On the first night of the Wine Pleasures Workshop “Buyer Meets Italian Cellar” taking place in Assisi at the beautiful Valle di Assisi Hotel & Resort Recanto Restaurant there was a dinner sponsored by the Movimento Turismo del Vino – Umbria (MTV). The theme was Umbria.
We were served typical dished of the region, with a flare. This, theoretically, was accompanied by the appropriate local wine. We were first served a flan of porcini mushrooms with a red turnip sauce and pancetta strip. This, being the antipasto, should’ve gone together with a bubbly because of the flan aspect but it actually went better with a Greccheto that was from Todi. In fact, it was an exquisite experience having them together.

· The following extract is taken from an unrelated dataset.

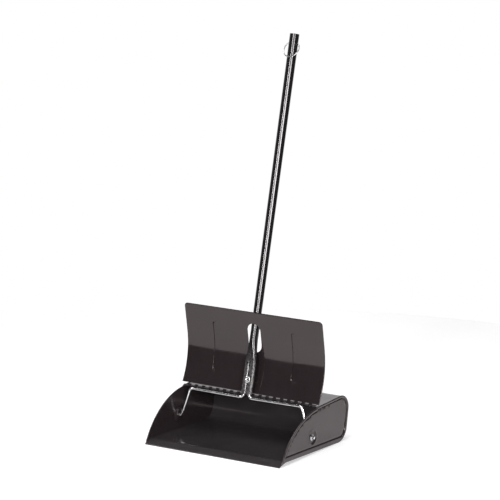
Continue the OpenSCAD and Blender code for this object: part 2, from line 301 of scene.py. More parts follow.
def round_wire(path, radius, sides=24, closed=False):
    """Round wire along a path, with softly domed ends unless it is closed."""
    path = [np.array(p, float) for p in path]
    n = len(path)
    tangents = []
    for i in range(n):
        a = path[(i - 1) % n] if closed or i else path[0]
        b = path[(i + 1) % n] if closed or i < n - 1 else path[-1]
        tangents.append(unit(b - a))
    normal = unit(np.cross(tangents[0], [0.31, 0.52, 0.79]))
    rings = []
    for p, t in zip(path, tangents):
        normal = unit(normal - t * float(normal @ t))
        other = np.cross(t, normal)
        rings.append([p + radius * (math.cos(a) * normal + math.sin(a) * other)
                      for a in np.linspace(0, 2 * math.pi, sides, endpoint=False)])
    if not closed:
        for end, sign in ((0, -1.0), (-1, 1.0)):
            ring, p, t = rings[end], path[end], tangents[end] * sign
            dome = [[p + (q - p) * k + t * radius * h for q in ring]
                    for k, h in ((0.9, 0.08), (0.62, 0.16), (0.25, 0.19))]
            rings = dome[::-1] + rings if end == 0 else rings + dome
    return loft(rings, closed=closed)


def lathe(profile, place, sides=64):
    """Turns (radius, height) points round an axis; place maps (x, y, height) to the row frame."""
    rings = [[place(r * math.cos(a), r * math.sin(a), h)
              for a in np.linspace(0, 2 * math.pi, sides, endpoint=False)] for r, h in profile]
    return loft(rings, closed=True)


def smooth_step(x):
    x = min(1.0, max(0.0, x))
    return x * x * (3 - 2 * x)


def flat_region(loops, extra):
    """Triangulates the inside of the first loop less the others, with extra points inside."""
    points, edges = [], []
    for loop in loops:
        first = len(points)
        points += [Vector(p) for p in loop]
        edges += [(first + i, first + (i + 1) % len(loop)) for i in range(len(loop))]
    points += [Vector(p) for p in extra]
    flat, _, faces, source, _, _ = delaunay_2d_cdt(points, edges, [], 0, 1e-5)
    kept = []
    for face in faces:
        centre = sum((flat[i] for i in face), Vector((0.0, 0.0))) / len(face)
        if inside(centre, loops[0]) and not any(inside(centre, hole) for hole in loops[1:]):
            kept.append(tuple(face))
    return flat, kept, {given: i for i, ids in enumerate(source) for given in ids}


def inside(p, loop):
    hit = False
    for (x0, y0), (x1, y1) in zip(loop, loop[1:] + loop[:1]):
        if (y0 > p[1]) != (y1 > p[1]) and p[0] < (x1 - x0) * (p[1] - y0) / (y1 - y0) + x0:
            hit = not hit
    return hit


def two_sided(flat, faces, index, loops, place, skip=()):
    """A sheet from a flat region: place(u, v, side) gives each face's points, and every loop
    that isn't skipped gets a wall between the two sides."""
    n = len(flat)
    points = [place(p[0], p[1], 0) for p in flat] + [place(p[0], p[1], 1) for p in flat]
    out = [tuple(f) for f in faces] + [tuple(i + n for i in reversed(f)) for f in faces]
    start = 0
    for k, loop in enumerate(loops):
        ids = [index[start + i] for i in range(len(loop))]
        start += len(loop)
        if k not in skip:
            out += [(b, a, a + n, b + n) for a, b in zip(ids, ids[1:] + ids[:1]) if a != b]
    return points, out


def ring_points(centre, radius, n):
    return [tuple(centre + radius * polar(2 * math.pi * i / n)) for i in range(n)]


# ---------------------------------------------------------------- materials


def node(tree, kind, **values):
    made = tree.nodes.new(kind)
    for key, value in values.items():
        if hasattr(made, key):
            setattr(made, key, value)
        else:
            made.inputs[key.replace("_", " ")].default_value = value
    return made


def noise(tree, where, scale, detail=3.0, stretch=None):
    """Noise over the object's own coordinates, drawn out along an axis if stretch says so."""
    if stretch:
        moved = node(tree, "ShaderNodeMapping", Scale=stretch)
        tree.links.new(where, moved.inputs["Vector"])
        where = moved.outputs["Vector"]
    made = node(tree, "ShaderNodeTexNoise", Scale=scale, Detail=detail)
    tree.links.new(where, made.inputs["Vector"])
    return made.outputs["Fac"]


def mapped(tree, value, low, high, from_low=0.3, from_high=0.7):
    made = node(tree, "ShaderNodeMapRange")
    made.inputs["From Min"].default_value = from_low
    made.inputs["From Max"].default_value = from_high
    made.inputs["To Min"].default_value = low
    made.inputs["To Max"].default_value = high
    tree.links.new(value, made.inputs["Value"])
    return made.outputs["Result"]


def two_tone(tree, value, first, second):
    """Goes from the first colour to the second; each is a colour or a socket that gives one."""
    made = node(tree, "ShaderNodeMix", data_type="RGBA")
    colours = [s for s in made.inputs if s.type == "RGBA"]
    for socket, given in zip(colours, (first, second)):
        if isinstance(given, tuple):
            socket.default_value = (*given, 1)
        else:
            tree.links.new(given, socket)
    tree.links.new(value, made.inputs["Factor"])
    return next(s for s in made.outputs if s.type == "RGBA")


def product(tree, first, second):
    made = node(tree, "ShaderNodeMath", operation="MULTIPLY")
    tree.links.new(first, made.inputs[0])
    tree.links.new(second, made.inputs[1])
    return made.outputs[0]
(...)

Then the meal continued with pasta called maltagliati (“badly cut”) that was served in a white ragù sauce made of cinta sausage and black truffles. This plate was the winner of the night. However, by the time it was served, everyone was moving on to a plethora of wines that were on the table. The pairing wine with food idea had gone out the window. In a world where tasting wine is business, it was nice to let go and drink for pleasure.
The main dish was a veal sirloin crusted with bread and a red wine sauce which was followed by a chocolate mousse. All in all, the first night was a success for the sole fact that everyone was able to enjoy each other’s company by sharing stories, ideas and opinions about things in and out of the wine world. After all, tasting wine is hard work. Drinking it isn’t.